Ethereum Classic Price Prediction: ETC eyes 40% upswing after brutal market crash

  • Ethereum Classic price is currently hovering above a support level at $55.17.
  • ETC could surge 40% to $76.14 after tagging the 100 twelve-hour SMA at $50.94.
  • The MRI has flashed a buy signal, adding credence to the bullish thesis.

Ethereum Classic price undid its gains between May 2 and May 6 as it crashed during Wednesday’s trading session. Now ETC is finding its foothold as it trades above a critical demand barrier.

Ethereum Classic prepares for a u-turn

Ethereum Classic price nosedived approximately 55% during Wednesday’s trading session. Currently, ETC is signifying bullishness, primarily due to the Momentum Reversal Indicator’s (MRI) buy signal flashed in the form of a green ‘one’ candlestick on the 12-hour chart.

This technical formation forecasts a one-to-four candlestick upswing. However, investors could see ETC retest the 100 twelve-hour Simple Moving Average (SMA) at $50.94 before climbing higher.

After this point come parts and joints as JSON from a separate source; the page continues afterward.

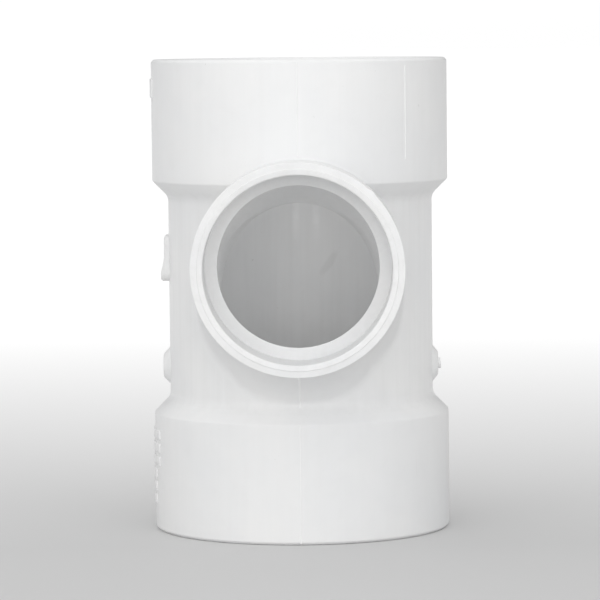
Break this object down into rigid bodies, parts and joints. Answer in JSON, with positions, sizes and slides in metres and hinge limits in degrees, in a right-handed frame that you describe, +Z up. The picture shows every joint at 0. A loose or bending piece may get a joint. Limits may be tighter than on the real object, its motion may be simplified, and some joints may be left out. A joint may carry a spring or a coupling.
{
  "type": "pvc sanitary tee fitting",
  "caption": "White PVC drain tee with a straight socketed run and a smaller socketed branch that sweeps down into it, for solvent-welded pipe.",
  "frame": {"origin": "centre of the lower rim's flat face, on the axis of the run, where the fitting stands on a surface", "axes": "+Z up the run towards the upper socket, the flow's source; -Y out along the branch; +X to the right of someone who faces the branch"},
  "size_m": [0.0999, 0.1249, 0.158],
  "materials": {
    "white_pvc": "satin, as moulded"
  },
  "bodies": {
    "root": {"lower_hub": "white_pvc", "lower_stop_shoulder": "white_pvc", "run_barrel": "white_pvc", "upper_stop_shoulder": "white_pvc", "upper_hub": "white_pvc", "branch_neck": "white_pvc", "branch_hub": "white_pvc", "gate_disc": "white_pvc", "gate_vestige": "white_pvc", "ejector_disc": "white_pvc", "size_pad": "white_pvc", "marking_bars": "white_pvc", "parting_ridges": "white_pvc"}
  },
  "joints": []
}
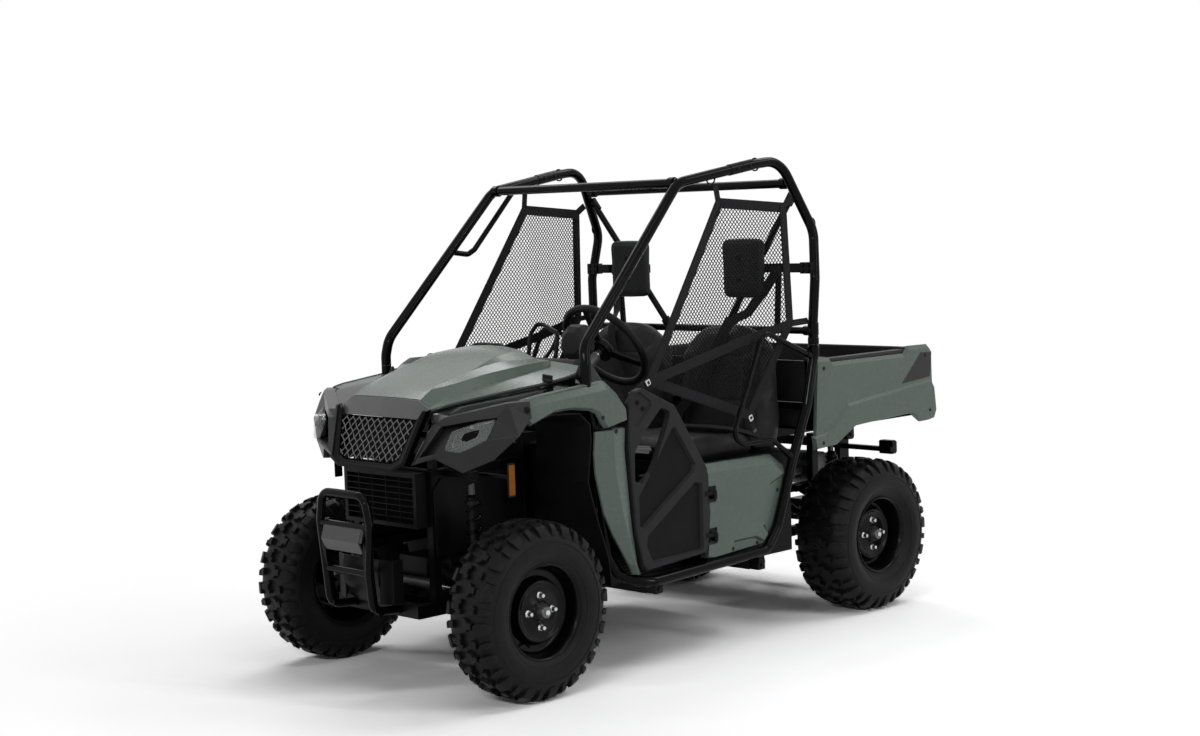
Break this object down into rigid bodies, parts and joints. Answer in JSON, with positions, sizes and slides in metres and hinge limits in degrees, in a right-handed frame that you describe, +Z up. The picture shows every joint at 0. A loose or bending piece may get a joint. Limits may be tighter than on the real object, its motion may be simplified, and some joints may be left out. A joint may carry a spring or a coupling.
{
  "type": "side by side utility vehicle",
  "caption": "Open two-seat side by side utility vehicle with tube roll cage, side nets, half doors, dump bed with tailgate, coil-over suspension and knobby tyres",
  "frame": {"origin": "on the ground, below the middle of the overall length and width, with the vehicle standing on its tyres", "axes": "+Z up; the nose points to -Y and the tail to +Y; +X is the driver (left) side"},
  "size_m": [1.27, 2.638, 1.8172],
  "materials": {
    "frame_paint": "satin black frame paint",
    "gloss_black": "gloss black tube paint",
    "green_paint": "satin sage green moulded-in colour",
    "black_plastic": "textured matte black plastic",
    "gloss_plastic": "gloss black plastic",
    "seat_vinyl": "grained black vinyl",
    "net_webbing": "black woven webbing and net",
    "lamp_chrome": "bright reflector behind a clear lens",
    "cast_metal": "cast housing",
    "bright_steel": "zinc plated steel",
    "black_rubber": "soft moulded rubber",
    "red_lens": "red lens",
    "amber_lens": "amber reflector",
    "tyre": "tyre rubber",
    "wheel_steel": "satin black wheel paint"
  },
  "bodies": {
    "chassis": {"main_frame": "frame_paint", "sill_rails": "gloss_black", "roll_cage": "gloss_black", "head_restraints": "seat_vinyl", "seat_base": "black_plastic", "seat_cushions": "seat_vinyl", "seat_backs": "seat_vinyl", "hip_panels": "green_paint", "front_fenders": "green_paint", "arch_liners": "black_plastic", "nose_panel": "black_plastic", "grille": "gloss_plastic", "headlight_bezels": "black_plastic", "headlamps": "lamp_chrome", "brush_guard": "gloss_black", "radiator": "frame_paint", "skid_plate": "black_plastic", "floor_pan": "black_plastic", "dashboard": "black_plastic", "steering_column": "frame_paint", "side_nets": "net_webbing", "seat_belts": "net_webbing", "engine": "cast_metal", "exhaust": "cast_metal", "final_drives": "cast_metal", "suspension_arms": "frame_paint", "shocks": "frame_paint", "hitch_receiver": "gloss_black", "tail_lamps": "red_lens", "side_reflectors": "amber_lens"},
    "hood": {"hood": "green_paint"},
    "steering_wheel": {"steering_wheel": "black_rubber"},
    "steering_rack": {"tie_rods": "bright_steel"},
    "left_knuckle": {"left_knuckle": "cast_metal"},
    "right_knuckle": {"right_knuckle": "cast_metal"},
    "left_door": {"left_door": "black_plastic"},
    "right_door": {"right_door": "black_plastic"},
    "bed": {"bed_tub": "black_plastic", "bed_sides": "green_paint"},
    "tailgate": {"tailgate": "black_plastic"},
    "front_left_wheel": {"front_left_tyre": "tyre", "front_left_rim": "wheel_steel"},
    "front_right_wheel": {"front_right_tyre": "tyre", "front_right_rim": "wheel_steel"},
    "rear_left_wheel": {"rear_left_tyre": "tyre", "rear_left_rim": "wheel_steel"},
    "rear_right_wheel": {"rear_right_tyre": "tyre", "rear_right_rim": "wheel_steel"}
  },
  "joints": [
    {"name": "left_steer", "type": "hinge", "parent": "chassis", "child": "left_knuckle", "pos_m": [0.45, -0.942, 0.305], "axis": [0, 0, 1], "range_deg": [-28, 28]},
    {"name": "right_steer", "type": "hinge", "parent": "chassis", "child": "right_knuckle", "pos_m": [-0.45, -0.942, 0.305], "axis": [0, 0, 1], "range_deg": [-28, 28]},
    {"name": "steering_wheel_turn", "type": "hinge", "parent": "chassis", "child": "steering_wheel", "pos_m": [0.31, -0.315, 1.146], "axis": [0, 0.8192, 0.5736], "range_deg": [-252, 252]},
    {"name": "rack_slide", "type": "slide", "parent": "chassis", "child": "steering_rack", "axis": [1, 0, 0], "range_m": [-0.0407, 0.0407]},
    {"name": "front_left_spin", "type": "hinge", "parent": "left_knuckle", "child": "front_left_wheel", "pos_m": [0.532, -0.942, 0.305], "axis": [1, 0, 0], "continuous": true},
    {"name": "rear_left_spin", "type": "hinge", "parent": "chassis", "child": "rear_left_wheel", "pos_m": [0.507, 0.912, 0.305], "axis": [1, 0, 0], "continuous": true},
    {"name": "front_right_spin", "type": "hinge", "parent": "right_knuckle", "child": "front_right_wheel", "pos_m": [-0.532, -0.942, 0.305], "axis": [1, 0, 0], "continuous": true},
    {"name": "rear_right_spin", "type": "hinge", "parent": "chassis", "child": "rear_right_wheel", "pos_m": [-0.507, 0.912, 0.305], "axis": [1, 0, 0], "continuous": true},
    {"name": "left_door_swing", "type": "hinge", "parent": "chassis", "child": "left_door", "pos_m": [0.606, -0.071, 0.513], "axis": [0, 0, 1], "range_deg": [0, 75]},
    {"name": "right_door_swing", "type": "hinge", "parent": "chassis", "child": "right_door", "pos_m": [-0.606, -0.071, 0.513], "axis": [0, 0, -1], "range_deg": [0, 75]},
    {"name": "hood_lift", "type": "hinge", "parent": "chassis", "child": "hood", "pos_m": [0, -1.111, 1.034], "axis": [1, 0, 0], "range_deg": [0, 55]},
    {"name": "bed_tilt", "type": "hinge", "parent": "chassis", "child": "bed", "pos_m": [0, 1.185, 0.66], "axis": [-1, 0, 0], "range_deg": [0, 45]},
    {"name": "tailgate_drop", "type": "hinge", "parent": "bed", "child": "tailgate", "pos_m": [0, 1.309, 0.772], "axis": [-1, 0, 0], "range_deg": [0, 88]}
  ],
  "couplings": [
    {"joint": "right_steer", "follows": "left_steer", "ratio": 1},
    {"joint": "steering_wheel_turn", "follows": "left_steer", "ratio": 9},
    {"joint": "rack_slide", "follows": "left_steer", "m_per_rad": 0.083}
  ]
}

The first area of interest would be the 50 twelve-hour SMA at $77.69, roughly a 40% ascent from $50.94.

Beyond this, Ethereum Classic price could rally another 11% to test the subsequent resistance line at $87.89.

While the scenario explained above is optimistic, there is a chance that ETC price could shatter the support level at $55.17 and the 100 twelve-hour SMA at $50.94 and slide nearly 9% toward the demand zone that stretches from $42.72 to $46.44.

A reversal from this area of support is also likely. In such a case, investors could expect Ethereum Classic price to rise 65% to tag the 50 twelve-hour SMA at $77.69.

ETC/USDT 12-hour chart

ETC/USDT 12-hour chart

On the off chance the buyers are overwhelmed at either of the two critical levels mentioned above, investors should expect the Ethereum Classic price to slide 12% to tag the $37.62 support floor.

However, a decisive close below $33.60 will invalidate the bullish thesis detailed above. In that case, ETC will retest the 200 twelve-hour SMA at $31.68.